What I started doing in Chasing Regrets was the sort of process I use for fanfiction, and the reason I was doing it that way was because it started as a short story. I wrote the story, I reread the story, I edited the story. Over and over. And then I kept writing the story. I added another scene, and scraps of a third. I went back. I edited the original piece. I continued down and edited the next. I lengthened it. I finished the next scene. It was growing way more organically than it would have done otherwise. I promise you that had I just sat down with the idea I have now and tried to novel it out, I would have trashed the idea in about two days. And in fact once I started thinking of it as a novel, started planning the future of it and setting my brain into novel-mode, I strangled it. The words have been hard coming, because I’m thinking about pushing forward and not about letting the story grow.

Likewise, in fanfiction, you hardly ever finish an entire first draft and go back over it. This is because you post chapters of it as you go. Early chapters have to be refined, and often passed on to beta readers, so that they can be posted while you are still working on later chapters. It’s a completely different situation to most novels, wherein you’re writing the entire beast and refining the entire beast before it sees the light of day. There are situations – and it’s not uncommon – where a writer will have to put their fic aside for whatever reason and they never return to it, so you’re left with a cliffhanger, only to notice it hasn’t been updated since 2011 and you’re screwed. Other times a writer will be well into a story and realise they have to change something significant, so the original is left to sit as a sort of museum piece while the draft is edited and posted again as a “rewrite”. So there are some problems inherent in the process of writing fanfiction in this way, chapter by chapter rather than posting it all when it’s done. On the other hand, getting feedback from earlier chapters is great for maintaining your enthusiasm in the work.

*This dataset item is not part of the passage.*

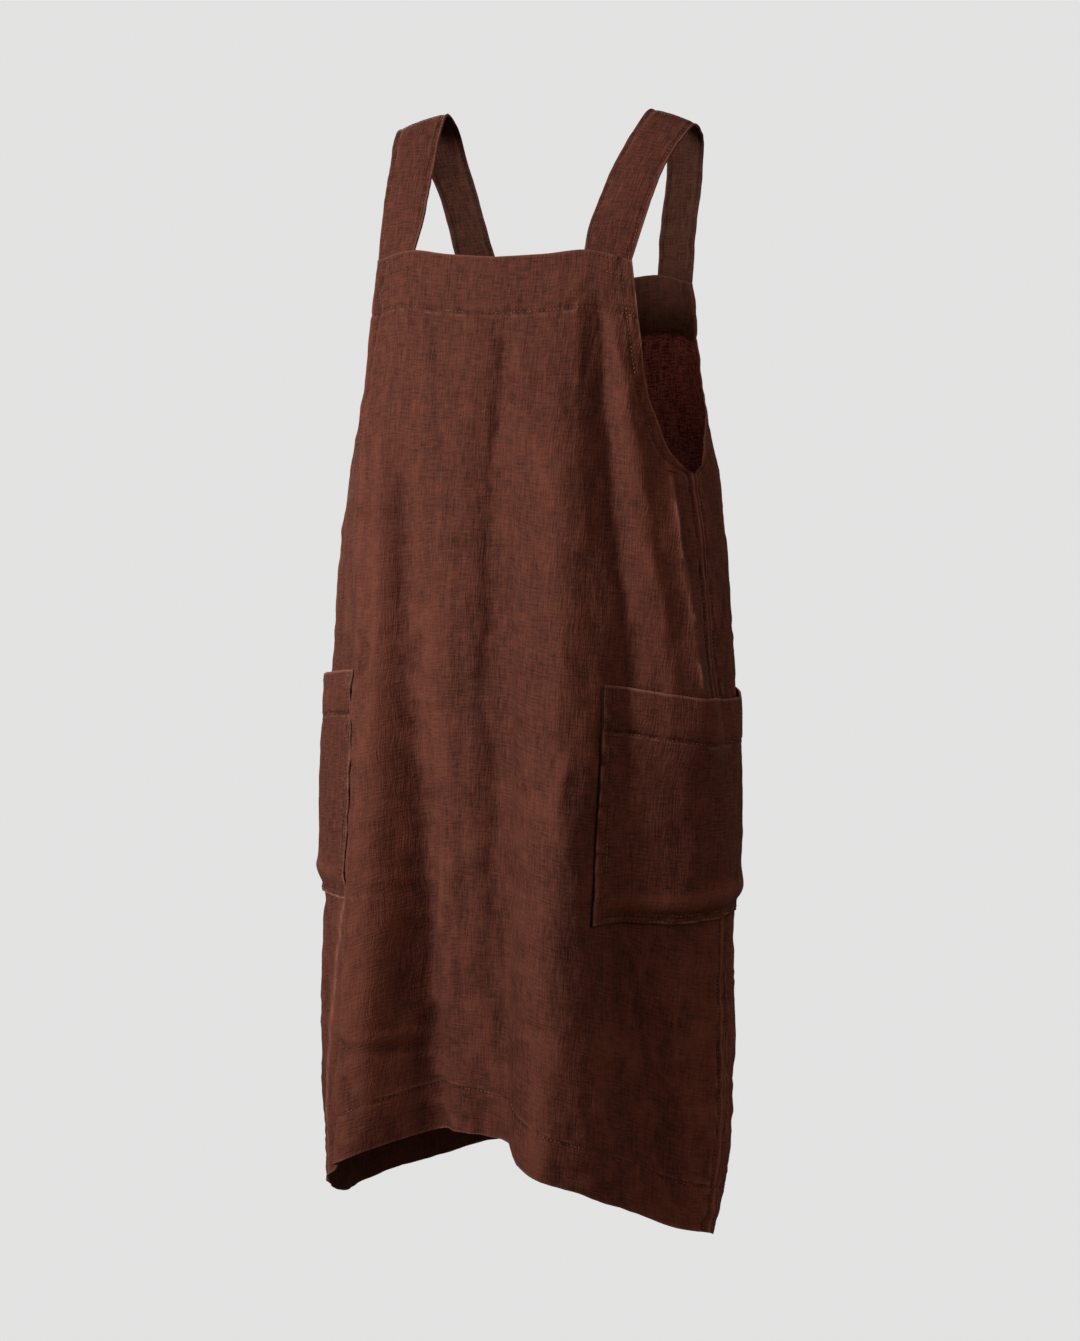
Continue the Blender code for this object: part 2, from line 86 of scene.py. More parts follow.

I had honestly never thought about writing a novel this way. My novels tend to be chapterless anyway, because I don’t really see the point in them, so in my mind they’re monoliths. Created as a block and refined as a block. Now, after writing novels for years – years! – I realise I actually prefer to work in a totally different way.

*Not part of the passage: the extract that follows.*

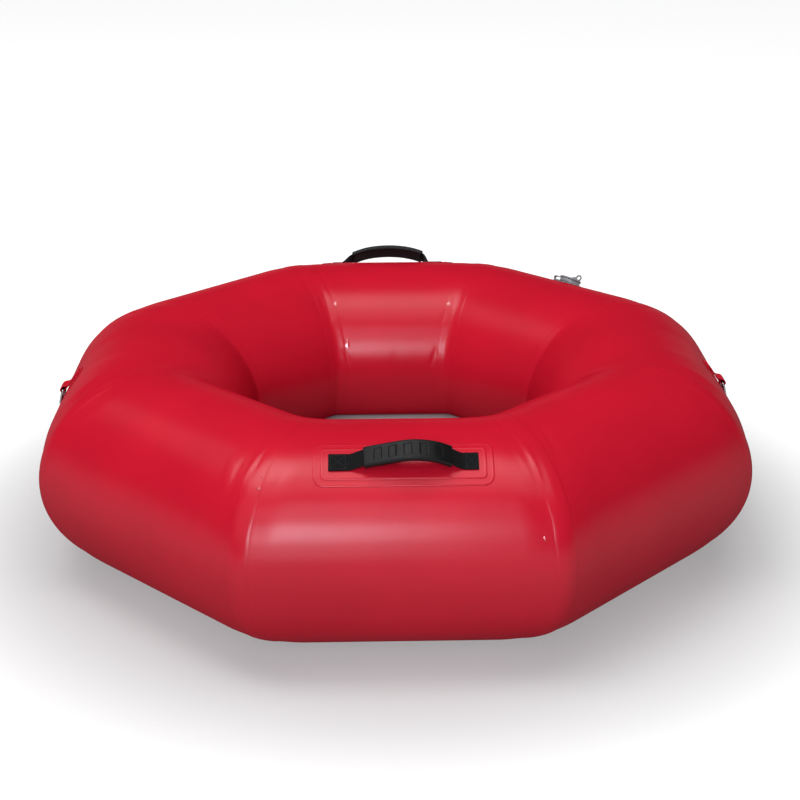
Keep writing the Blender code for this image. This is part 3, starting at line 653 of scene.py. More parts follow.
def add_sheet(name, node, look, side, along, phi, low, high, depth):
    """A closed sheet from a grid of places on the skin; low and high are its faces above the skin."""
    phi = phi + np.zeros_like(along)
    top = skin(side, along, phi, high + bead_lift(depth))
    bottom = skin(side, along, phi, low)
    rows, columns = along.shape
    count = rows * columns
    faces = grid_faces(rows, columns)
    faces += [face[::-1] for face in grid_faces(rows, columns, offset=count)]
    rim = list(range(columns)) + [i * columns + columns - 1 for i in range(1, rows)]
    rim += [(rows - 1) * columns + j for j in range(columns - 2, -1, -1)]
    rim += [i * columns for i in range(rows - 2, 0, -1)]
    faces += [(here, here + count, there + count, there) for here, there in zip(rim, rim[1:] + rim[:1])]
    points = np.concatenate([top.reshape(-1, 3), bottom.reshape(-1, 3)])
    add_piece(name, mesh_of(name, points, faces), look, "root", node)


def round_patch(name, node, look, side, theta, along, inner, outer, low, high):
    """A round sheet welded on the skin, with a hole where inner isn't nought."""
    inside = [inner + (outer - inner) * i / ROUND_PATCH_RINGS for i in range(ROUND_PATCH_RINGS)]
    rim = [outer - d for d in reversed(EDGE_POINTS[:-1]) if outer - d > inside[-1]]
    radii = np.array([max(inner, SMALLEST_HOLE)] + inside[1:] + rim)[:, None]
    turn = np.array(circle(ROUND_PATCH_STEPS))
    x = along + radii * np.cos(turn)
    phi = math.radians(theta) + radii * np.sin(turn) / TUBE_RADIUS
    top = skin(side, x, phi, high + bead_lift(outer - radii + np.zeros_like(x)))
    rows = np.concatenate([top, skin(side, x, phi, low)[::-1]])
    mesh = mesh_of(name, rows.reshape(-1, 3), tube_faces(len(rows), ROUND_PATCH_STEPS, closed=True))
    add_piece(name, mesh, look, "root", node)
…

The only real issue is that once I have a scene I love polished to perfection, there’s always the desire to share it. You want to plaster it all over your website and say LOOK! I DID A THING!, and you can’t do that with something you intend to publish, really. But I realised that Patreon is perfect for situations like that. I can (and have) sent poems to patrons so they can see what I’m working on and enjoying, but that I can’t post here because I intend to submit them to a magazine. I can do the same with novel scenes; someone has already seen chapters of Chasing Regrets because she is basically the saviour of my Tip Jar and I was having some trouble in making some decisions. (Links, by the way, on your left. <—— )

That time feverishly typing out stories about someone else’s characters was not misspent. Yes, it contributed, as all writing does, to my incremental improvement as a writer. But – unexpectedly – it also provoked a realisation about my process that I might not otherwise have come to, and that is, frankly, priceless.